As the music played, the backstage door opened, and two young girls appeared. Instantly, a collective gasp spread through the audience. The girls were pure kogyaru type, looking straight off the streets of Shibuya -- not at all what's expected of Tsugaru folk dancers. They were dressed in fashionable underwearlike outer garments, their hair dyed blond and faces darkly tanned.
I too wondered why these chapatsu kids had invaded the elegant performance space, but my reservations faded the moment they stepped on stage. Expertly they danced to the rhythms of the Tsugaru folk songs, rhythms and steps they had learned from a master dancer from early childhood.
After intermission, they re-appeared in brightly colored kimono and parasols, and danced in a more orthodox, yet youthfully energetic style. They looked as much at home in kimono as in their kogyaru clothes, and they were as charming in the deft execution of the dance as, after the performance, in talking and joking with the audience between calls to their boyfriends on their cellphones.
Manabiya Yuzan Bo, where this performance took place, is a new live performance center in Yokohama which defies the ordinary. Michiyuki Ninomiya began this project as a labor of love. A salaryman for most of his life, he began learning noh chant and dance as a hobby in his student days. Realizing that through noh and the other Japanese performing arts one was able to attain a kind of relaxed concentration and gentle repose, he quit his company job at age 50 and invested his retirement funds in creating Manabiya as a way to share his love of the arts of Japan with the community.
This he does with great style and taste. Spending much effort, time and money, he found old Japanese-style houses which were to be torn down and salvaged their timbers to create Manabiya's interior. The resulting space artfully blends the old with the new, creating a sense of familiarity without the formal stiffness so often found in the "traditional."
The same is true with his presentations of hogaku. Whether it be conga drums with Tsugaru shamisen or Shibuya teenagers dancing to folk tunes, it is refreshingly entertaining and, most importantly, not forced.
Manabiya is more than just a space for watching, however. Ninomiya has put together an impressive array of classes and workshops which cover just about all aspects of Japanese culture: calligraphy, Buddhist sculpture, pottery, noh chant and dance, washi paper-making and soba noodle-making.

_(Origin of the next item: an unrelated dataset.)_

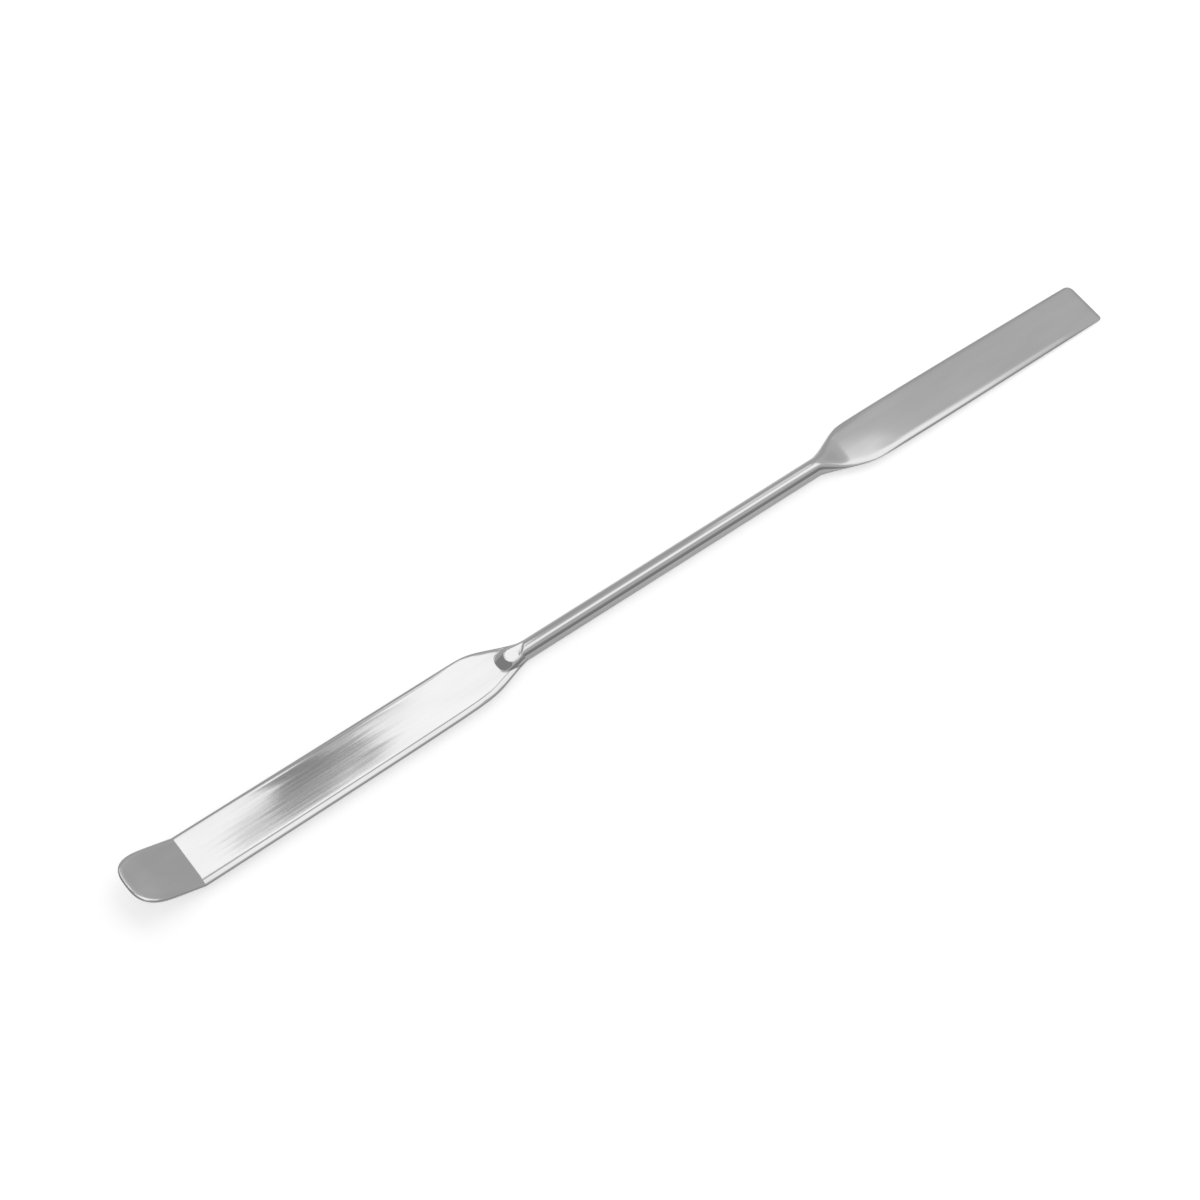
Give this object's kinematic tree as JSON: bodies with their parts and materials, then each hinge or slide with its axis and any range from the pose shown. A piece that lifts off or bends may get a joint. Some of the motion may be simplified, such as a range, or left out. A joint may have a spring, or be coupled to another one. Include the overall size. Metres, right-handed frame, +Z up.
{
  "type": "lab spatula",
  "caption": "Stainless steel lab spatula: a round rod forged into a long flat blade with a bent round tip at one end and a square-ended blade at the other.",
  "frame": {"origin": "on the bench, under the middle of the tool's overall length and width", "axes": "+X along the rod towards the square end, +Z up off the bench, +Y across the blades"},
  "size_m": [0.2, 0.0104, 0.0069],
  "materials": {
    "steel": "polished, with faint marks along the tool"
  },
  "bodies": {
    "root": {"spatula": "steel"}
  },
  "joints": []
}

At this point, most of the students are locals, but the live performances are beginning to draw audiences from the greater Tokyo-Yokohama area.
Manabiya usually offers two hogaku programs each month. Prices for both lessons and performances are reasonable. Show tickets include a drink.
Manabiya Yuzan Bo live: May 20, "Kamigata Mai (Jiuta dance) with Koto and Sangen (shamisen)," featuring dancer Kasato Yoshimura with Keiko Hamuro on koto and sangen. May 27, "Storytelling and Popular Japanese Songs from the Early 20th Century," sung by Maiko Ikeda and accompanied by Midori Kamozawa on Electone. June 17, "An Evening of Stone and Bamboo Flute," performance of ancient iwabue stone flutes and shinobue festival flutes by Kaon Kai. June 24, "Kyogen by Young Actors of the Okura School of Kyogen," featuring Sentaro Okura.
All performances begin at 7:30 p.m., doors open at 7 p.m. Admission 1,800 yen in advance, 2,000 yen at the door, except June 24: 2,200 yen in advance, 2,500 yen at the door. Seating is limited to 30 persons, so reservations are suggested.
From Yokohama take the Yokohama Municipal Subway Line to Nakagawa Station; from Tokyo take the Tokyu Den'en Toshi Line from Shibuya to Azamino, change to Yokohama Municipal Subway Line and go one stop. Manabiya is a three-minute walk from Nakagawa Station, next to the Central Fitness Club.
For reservations or more information, call Manabiya, (045) 913-2725.
A much more upscale and pricey venue has appeared in Tokyo's fashionable Odaiba area. Tribute to the Love Generation opened last month in Sony Corporation's new entertainment venture, Mediage, and is committed to offering some of the best of hogaku along with other types of world music. This month one of Japan's most innovative musicians, Yukihiro Isso, will present a mixture of East, East and West with the sounds of the noh flute, Indian tabla drums and violin.